Mientras visitaba la sinagoga, me acordé del poema de Philip Larkin "Ir a la iglesia" -escrito en 1954-, en el que Larkin cuenta que iba dando un paseo en bicicleta, pasó frente a una iglesia y de repente sintió el impulso de entrar en ella. "Me pregunto/quién será el último, realmente el último/ en buscar este recinto por lo que fue", se pregunta Larkin en el poema. Y eso mismo me preguntaba yo en la sinagoga, mientras Rachel Muyal me enseñaba el candelabro de la Hanukah y recordaba que ya nadie iba a aquella sinagoga porque ya no quedaban fieles. En la sinagoga se guardaban recuerdos de las ceremonias de Bar Mitzvah que se habían celebrado allí para celebrar que los adolescentes se habían hecho responsables de sus actos. Había un certificado amarillento en el que se atestiguaba que tres niños -Mordejai, Mazalid y Azayahu- habían celebrado la ceremonia de iniciación. ¿Se acordaba alguien de Mordejai y de Marzalid en algún lugar del mundo? ¿Se sabía algo de ellos? En el poema, Larkin se preguntaba también qué clase de friquis irían a las iglesias cuando ya nadie se acordase de su función original. ¿Buscadores de fantasmas, obsesos de lo sobrenatural, cazadores de antigüedades, perturbados en busca de lugares poblados de fantasmas? Larkin, por supuesto, no tenía la respuesta. Pero me dio la impresión de que aquel pequeño grupo de visitantes de la sinagoga Nahon, en Tánger, ya formábamos parte de ese nueve público que entra en una sinagoga o en una iglesia con el mismo espíritu con que se entra en Disneyland París.

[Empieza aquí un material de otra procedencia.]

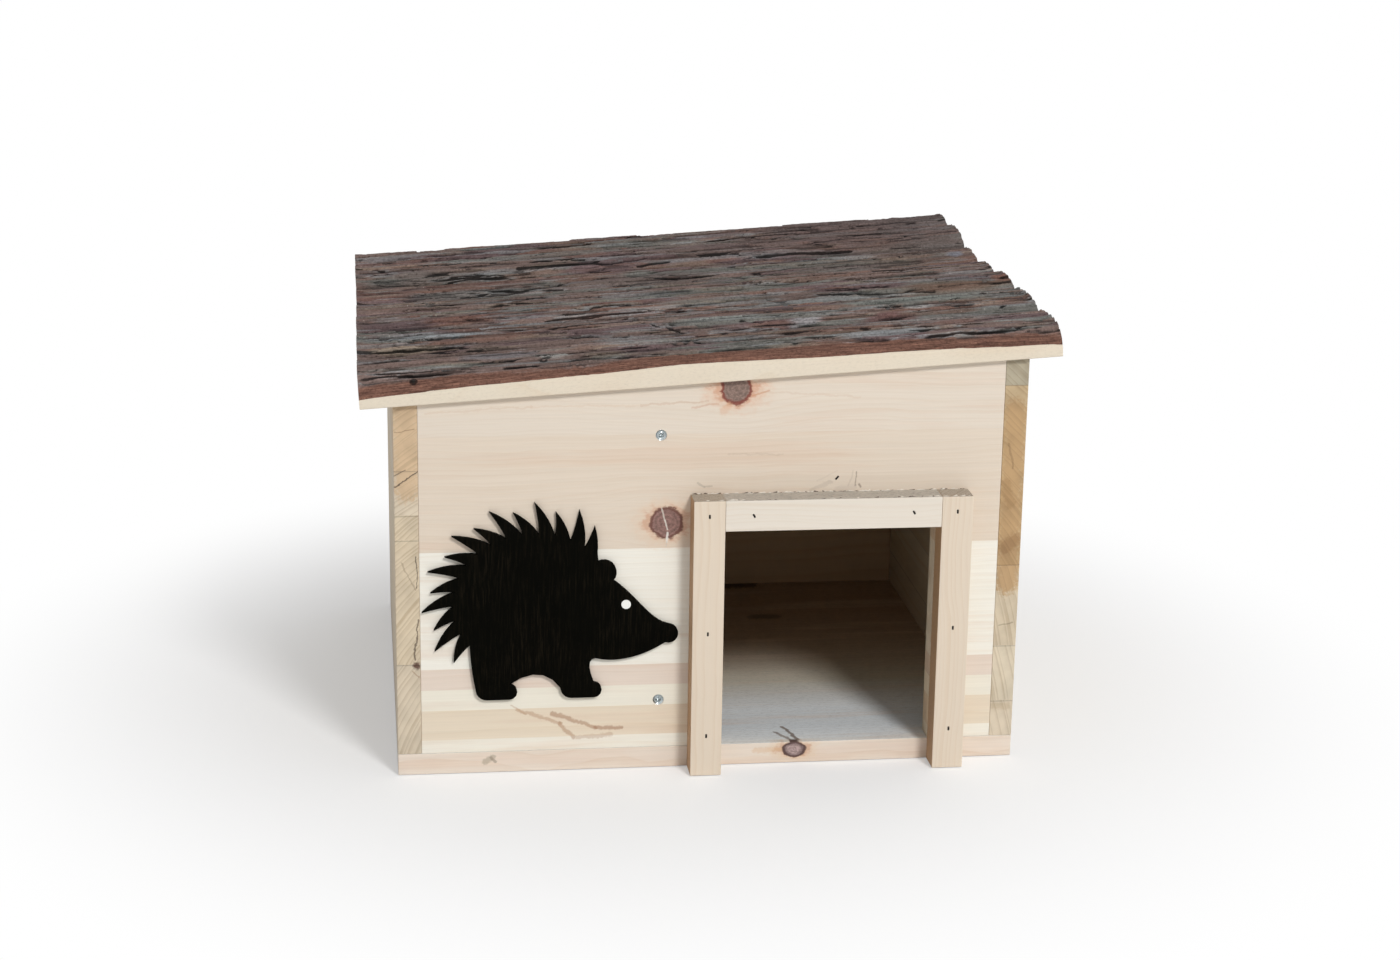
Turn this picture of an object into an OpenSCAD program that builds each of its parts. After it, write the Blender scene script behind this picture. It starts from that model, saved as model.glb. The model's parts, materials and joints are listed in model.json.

Por supuesto, vivir libres de cualquier tutela religiosa tiene infinitas ventajas. La libertad de pensamiento, la libertad de conducta, la libertad ideológica serían imposibles si todavía viviéramos sometidos a una visión religiosa de la vida. Pero al mismo tiempo, este vacío ha creado una especie de orfandad espiritual que se sustituye con toda clase de supercherías e histerismos. El odio y el resentimiento que se han apoderado de muchos de nosotros -y que se dirigen contra cualquiera que piense de forma distinta como si fuera un hereje religioso del único credo admitido-, ¿no proceden de ese formidable vacío espiritual? Y la sensación de vivir en un mundo en el que no hay memoria de ninguna clase, ni tradiciones, ni nada que sea sólido y duradero, ¿no procede también de esa disolución de todos los símbolos que nos unían y que creaban una comunidad?

Cuando salimos a la calle, Rachel me enseñó el local diminuto donde hace cincuenta o sesenta años había estado la sombrerería de Mariquita la Sombrerera. Posiblemente la única persona que se acordase de aquello fuera ella, Rachel, que a sus 86 años se ha empeñado en ser la memoria viva de Tánger. Pero detrás de ella, ¿qué queda? ¿Buscadores de souvenirs? ¿Friquis en busca de zombis y de cementerios? ¿Supersticiosos que tocan las viejas paredes de una iglesia o una sinagoga en busca de alguna clase de milagro, del premio de la lotería, de un trabajo fijo, del éxito en el amor, de una ayuda cualquiera? Imposible saberlo. Pero cuando llega la Navidad, me acuerdo del poema de Larkin y me acuerdo de la sinagoga Nahon de Tánger, ese lugar de culto que ahora está cerrado al público. Y me hago la misma reflexión que se hacía Larkin: "Me pregunto/quién será el último, realmente el último/ en buscar este recinto por lo que fue". Feliz Navidad.